PROBLEM DETAILS
Copy out each line of the material below with no changes.

INFORMATION GIVEN
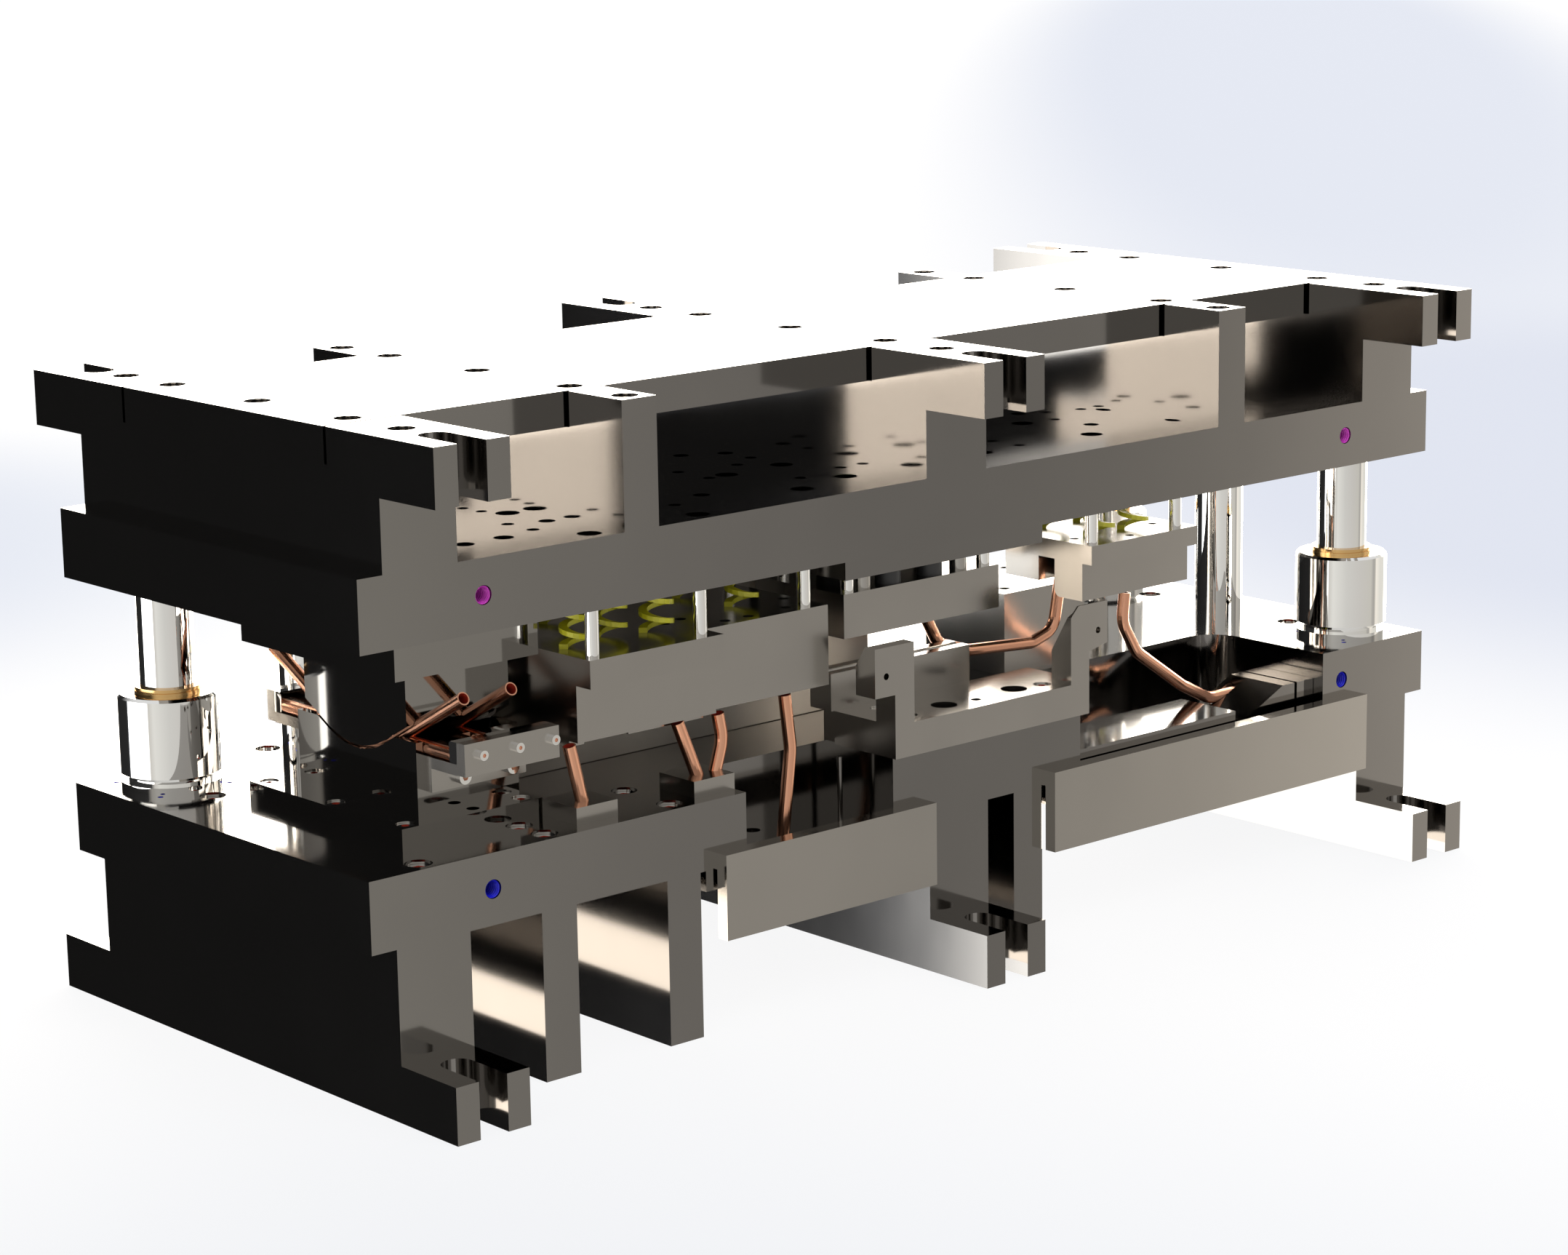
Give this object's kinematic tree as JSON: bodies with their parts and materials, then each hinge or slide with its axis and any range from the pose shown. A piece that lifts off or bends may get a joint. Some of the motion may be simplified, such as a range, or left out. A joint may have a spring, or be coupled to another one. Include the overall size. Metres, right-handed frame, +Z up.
{
  "type": "tube forming die",
  "caption": "Guided die set on slotted risers with a V bend station, spring-loaded pads, a cradle and bent copper tubes between its shoes.",
  "frame": {"origin": "centre of the die's footprint on the press bed", "axes": "+X along the shoes, +Y from the front to the back, +Z up"},
  "size_m": [1.06, 0.48, 0.46],
  "materials": {
    "plate_steel": "ground, mirror-like",
    "tool_steel": "ground, dark",
    "ground_steel": "polished",
    "bronze": "turned bronze",
    "copper": "drawn copper",
    "copper_plated": "copper plated",
    "spring_yellow": "yellow paint",
    "urethane": "dark urethane",
    "screw_steel": "dark screws with red sockets"
  },
  "bodies": {
    "lower_die": {"lower_shoe": "plate_steel", "lower_riser_left": "plate_steel", "lower_riser_center": "plate_steel", "lower_riser_right": "plate_steel", "lower_parallels": "plate_steel", "bridge_bar_left": "plate_steel", "bridge_bar_right": "plate_steel", "floor_plate_left": "plate_steel", "floor_plate_right": "plate_steel", "guide_bushes": "ground_steel", "bush_liners": "bronze", "stop_columns": "ground_steel", "shoe_screws": "screw_steel", "bend_base_plate": "plate_steel", "base_plate_screws": "screw_steel", "bend_die_block": "tool_steel", "bend_bracket_front": "plate_steel", "bend_bracket_rear": "plate_steel", "tube_stops": "ground_steel", "bracket_screws": "copper_plated", "bend_tubes": "copper", "insert_blocks": "plate_steel", "insert_tubes": "copper", "pit_tube": "copper", "cradle": "plate_steel", "cradle_screws": "screw_steel", "center_die_block": "plate_steel", "center_tube": "copper", "right_die_block": "plate_steel", "anvil_plate": "plate_steel", "wedge_block": "plate_steel", "wedge_backer": "plate_steel", "right_tube": "copper", "gauge_pin": "screw_steel"},
    "upper_die": {"upper_shoe": "plate_steel", "upper_riser_left": "plate_steel", "upper_riser_mid_left": "plate_steel", "upper_riser_center": "plate_steel", "upper_riser_mid_right": "plate_steel", "upper_riser_right": "plate_steel", "center_beam": "plate_steel", "top_screws": "screw_steel", "guide_posts": "ground_steel", "punch_plate": "plate_steel", "bend_punch": "tool_steel", "center_spacer": "plate_steel", "left_pad_springs": "spring_yellow", "center_pad_springs": "urethane", "right_pad_springs": "spring_yellow"},
    "left_stripper": {"left_pad_slab": "plate_steel", "left_pad_blocks": "plate_steel", "left_pad_shim": "plate_steel", "left_pad_bolts": "ground_steel"},
    "center_stripper": {"center_pad": "plate_steel", "center_pad_bolts": "ground_steel"},
    "right_stripper": {"right_pad_slab": "plate_steel", "right_pad_block": "plate_steel", "right_pad_bolts": "ground_steel"}
  },
  "joints": [
    {"name": "upper_die_lift", "type": "slide", "parent": "lower_die", "child": "upper_die", "axis": [0, 0, 1], "range_m": [0, 0.1]},
    {"name": "left_pad_travel", "type": "slide", "parent": "upper_die", "child": "left_stripper", "axis": [0, 0, 1], "range_m": [0, 0.01], "stiffness_N_per_m": 40000, "springref_m": -0.005, "deforming": ["left_pad_springs"]},
    {"name": "center_pad_travel", "type": "slide", "parent": "upper_die", "child": "center_stripper", "axis": [0, 0, 1], "range_m": [0, 0.008], "stiffness_N_per_m": 40000, "springref_m": -0.005, "deforming": ["center_pad_springs"]},
    {"name": "right_pad_travel", "type": "slide", "parent": "upper_die", "child": "right_stripper", "axis": [0, 0, 1], "range_m": [0, 0.01], "stiffness_N_per_m": 40000, "springref_m": -0.005, "deforming": ["right_pad_springs"]}
  ]
}
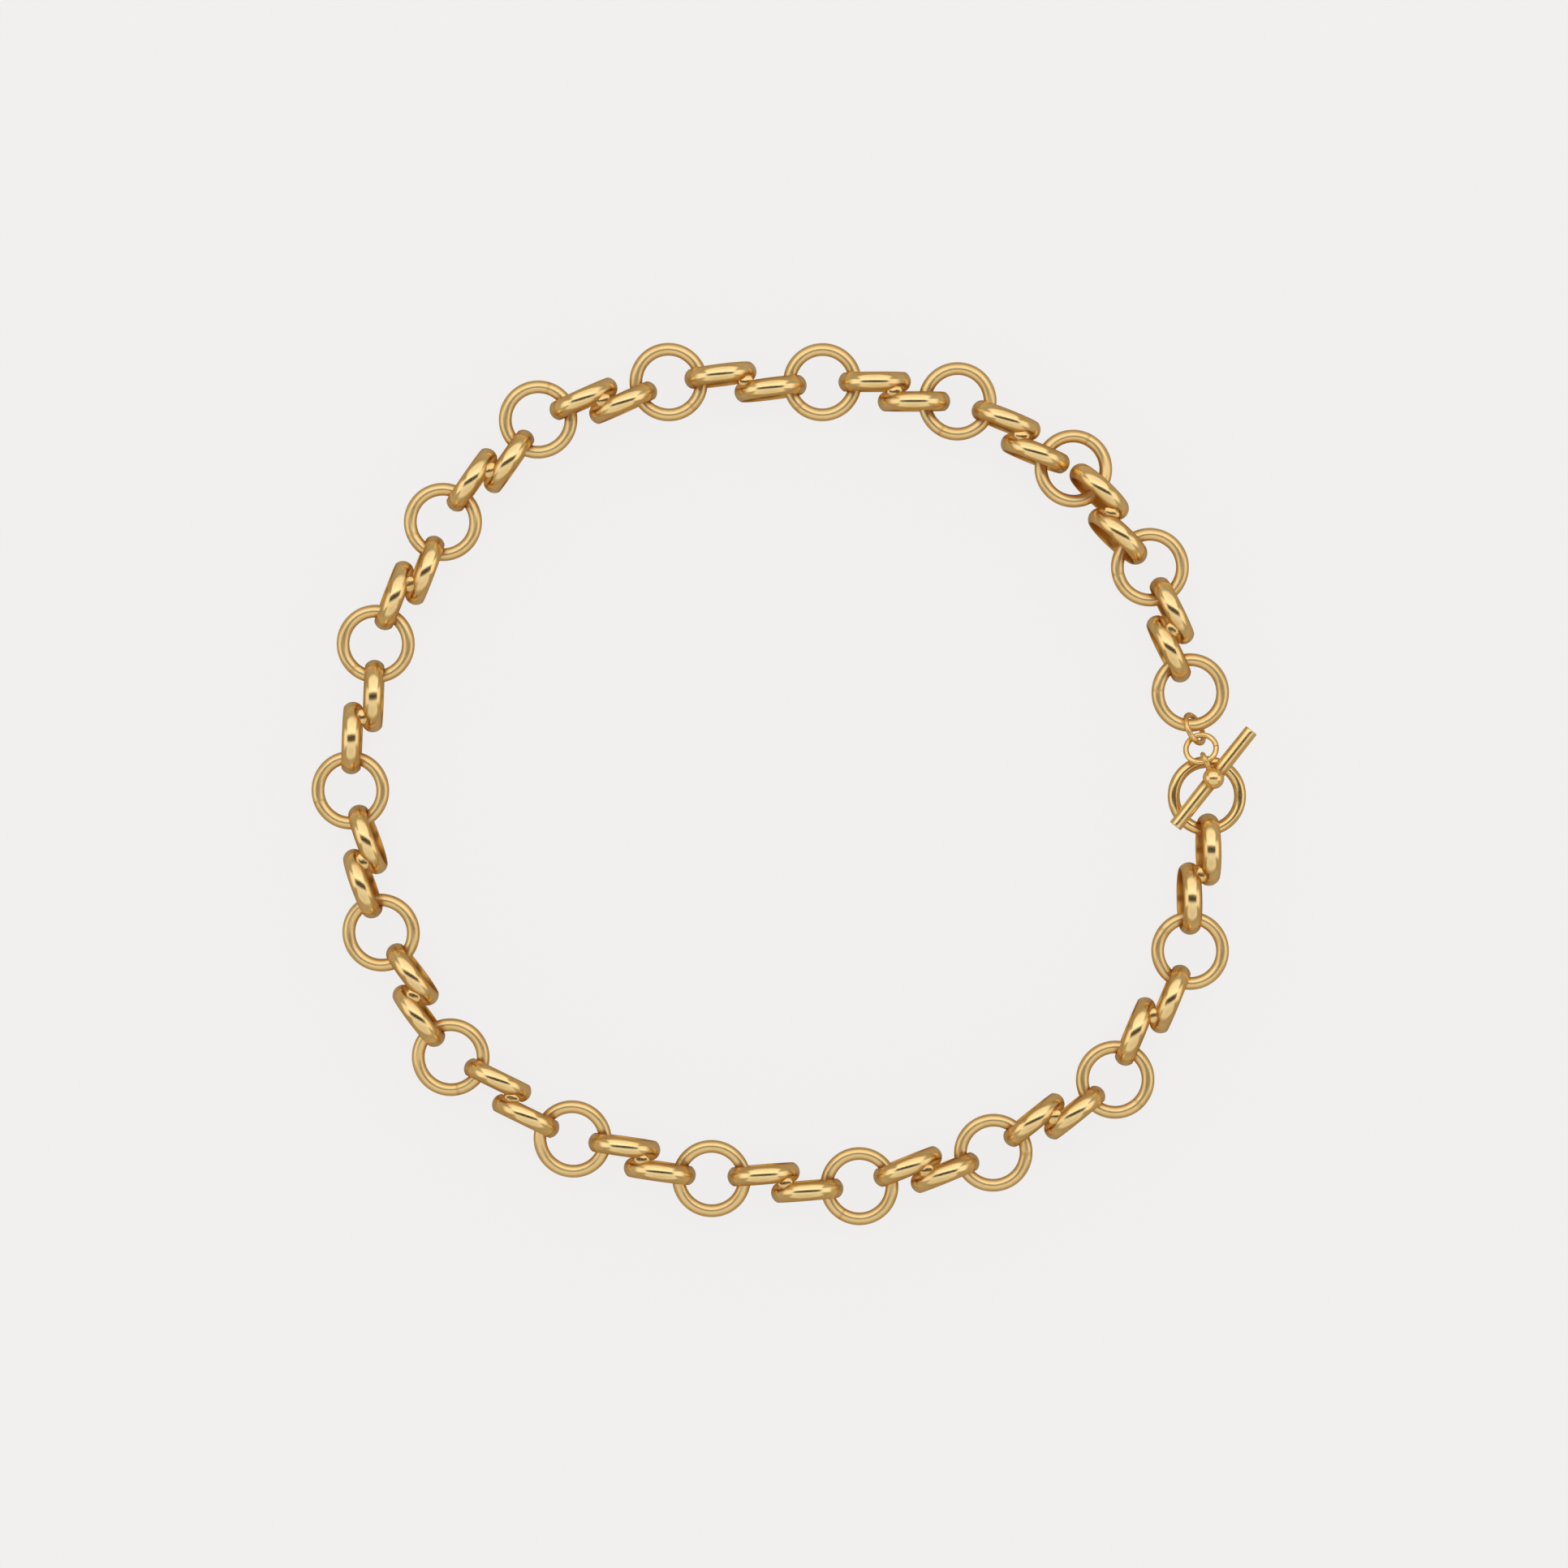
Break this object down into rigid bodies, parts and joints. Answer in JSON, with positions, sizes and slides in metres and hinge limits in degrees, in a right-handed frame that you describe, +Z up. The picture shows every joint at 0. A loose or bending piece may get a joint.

WRITTEN ANSWER
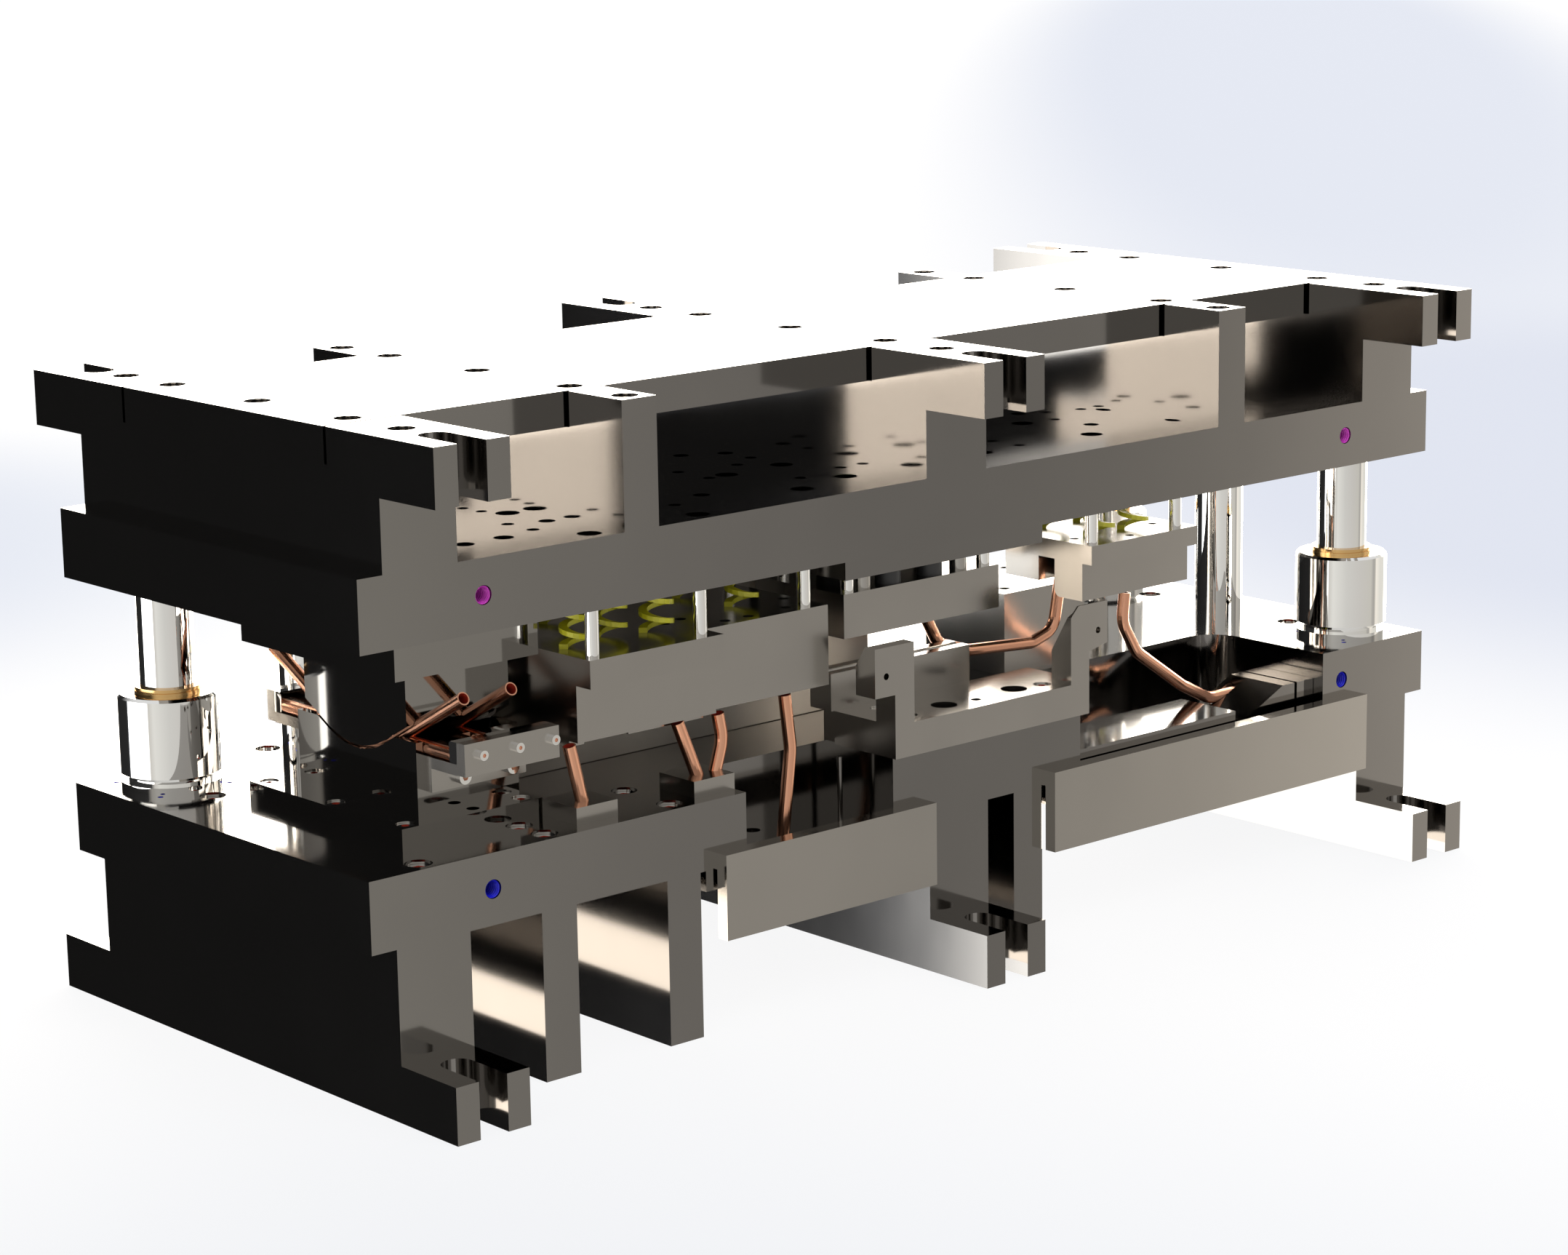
Give this object's kinematic tree as JSON: bodies with their parts and materials, then each hinge or slide with its axis and any range from the pose shown. A piece that lifts off or bends may get a joint. Some of the motion may be simplified, such as a range, or left out. A joint may have a spring, or be coupled to another one. Include the overall size. Metres, right-handed frame, +Z up.
{
  "type": "tube forming die",
  "caption": "Guided die set on slotted risers with a V bend station, spring-loaded pads, a cradle and bent copper tubes between its shoes.",
  "frame": {"origin": "centre of the die's footprint on the press bed", "axes": "+X along the shoes, +Y from the front to the back, +Z up"},
  "size_m": [1.06, 0.48, 0.46],
  "materials": {
    "plate_steel": "ground, mirror-like",
    "tool_steel": "ground, dark",
    "ground_steel": "polished",
    "bronze": "turned bronze",
    "copper": "drawn copper",
    "copper_plated": "copper plated",
    "spring_yellow": "yellow paint",
    "urethane": "dark urethane",
    "screw_steel": "dark screws with red sockets"
  },
  "bodies": {
    "lower_die": {"lower_shoe": "plate_steel", "lower_riser_left": "plate_steel", "lower_riser_center": "plate_steel", "lower_riser_right": "plate_steel", "lower_parallels": "plate_steel", "bridge_bar_left": "plate_steel", "bridge_bar_right": "plate_steel", "floor_plate_left": "plate_steel", "floor_plate_right": "plate_steel", "guide_bushes": "ground_steel", "bush_liners": "bronze", "stop_columns": "ground_steel", "shoe_screws": "screw_steel", "bend_base_plate": "plate_steel", "base_plate_screws": "screw_steel", "bend_die_block": "tool_steel", "bend_bracket_front": "plate_steel", "bend_bracket_rear": "plate_steel", "tube_stops": "ground_steel", "bracket_screws": "copper_plated", "bend_tubes": "copper", "insert_blocks": "plate_steel", "insert_tubes": "copper", "pit_tube": "copper", "cradle": "plate_steel", "cradle_screws": "screw_steel", "center_die_block": "plate_steel", "center_tube": "copper", "right_die_block": "plate_steel", "anvil_plate": "plate_steel", "wedge_block": "plate_steel", "wedge_backer": "plate_steel", "right_tube": "copper", "gauge_pin": "screw_steel"},
    "upper_die": {"upper_shoe": "plate_steel", "upper_riser_left": "plate_steel", "upper_riser_mid_left": "plate_steel", "upper_riser_center": "plate_steel", "upper_riser_mid_right": "plate_steel", "upper_riser_right": "plate_steel", "center_beam": "plate_steel", "top_screws": "screw_steel", "guide_posts": "ground_steel", "punch_plate": "plate_steel", "bend_punch": "tool_steel", "center_spacer": "plate_steel", "left_pad_springs": "spring_yellow", "center_pad_springs": "urethane", "right_pad_springs": "spring_yellow"},
    "left_stripper": {"left_pad_slab": "plate_steel", "left_pad_blocks": "plate_steel", "left_pad_shim": "plate_steel", "left_pad_bolts": "ground_steel"},
    "center_stripper": {"center_pad": "plate_steel", "center_pad_bolts": "ground_steel"},
    "right_stripper": {"right_pad_slab": "plate_steel", "right_pad_block": "plate_steel", "right_pad_bolts": "ground_steel"}
  },
  "joints": [
    {"name": "upper_die_lift", "type": "slide", "parent": "lower_die", "child": "upper_die", "axis": [0, 0, 1], "range_m": [0, 0.1]},
    {"name": "left_pad_travel", "type": "slide", "parent": "upper_die", "child": "left_stripper", "axis": [0, 0, 1], "range_m": [0, 0.01], "stiffness_N_per_m": 40000, "springref_m": -0.005, "deforming": ["left_pad_springs"]},
    {"name": "center_pad_travel", "type": "slide", "parent": "upper_die", "child": "center_stripper", "axis": [0, 0, 1], "range_m": [0, 0.008], "stiffness_N_per_m": 40000, "springref_m": -0.005, "deforming": ["center_pad_springs"]},
    {"name": "right_pad_travel", "type": "slide", "parent": "upper_die", "child": "right_stripper", "axis": [0, 0, 1], "range_m": [0, 0.01], "stiffness_N_per_m": 40000, "springref_m": -0.005, "deforming": ["right_pad_springs"]}
  ]
}
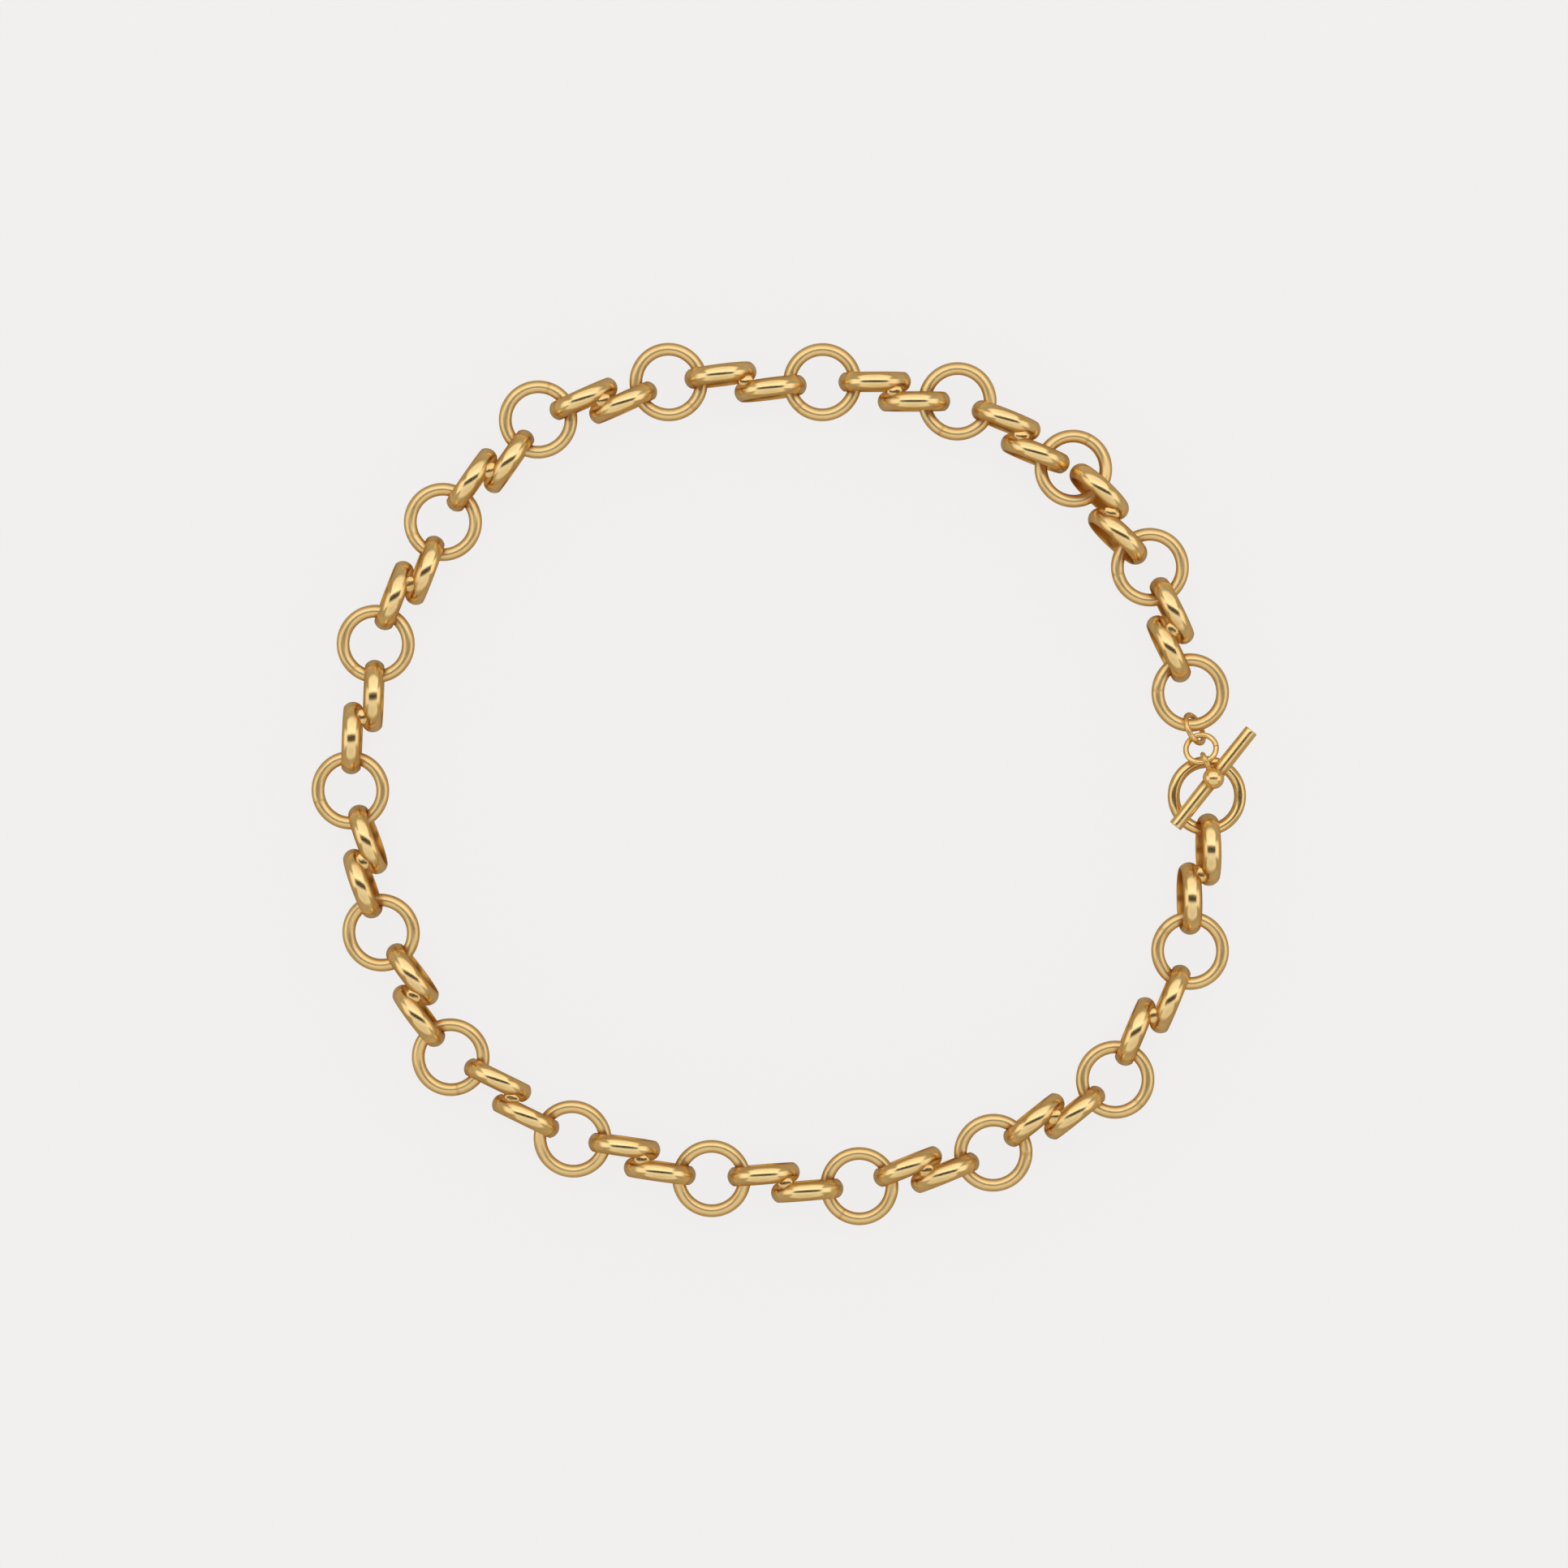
Break this object down into rigid bodies, parts and joints. Answer in JSON, with positions, sizes and slides in metres and hinge limits in degrees, in a right-handed frame that you describe, +Z up. The picture shows every joint at 0. A loose or bending piece may get a joint.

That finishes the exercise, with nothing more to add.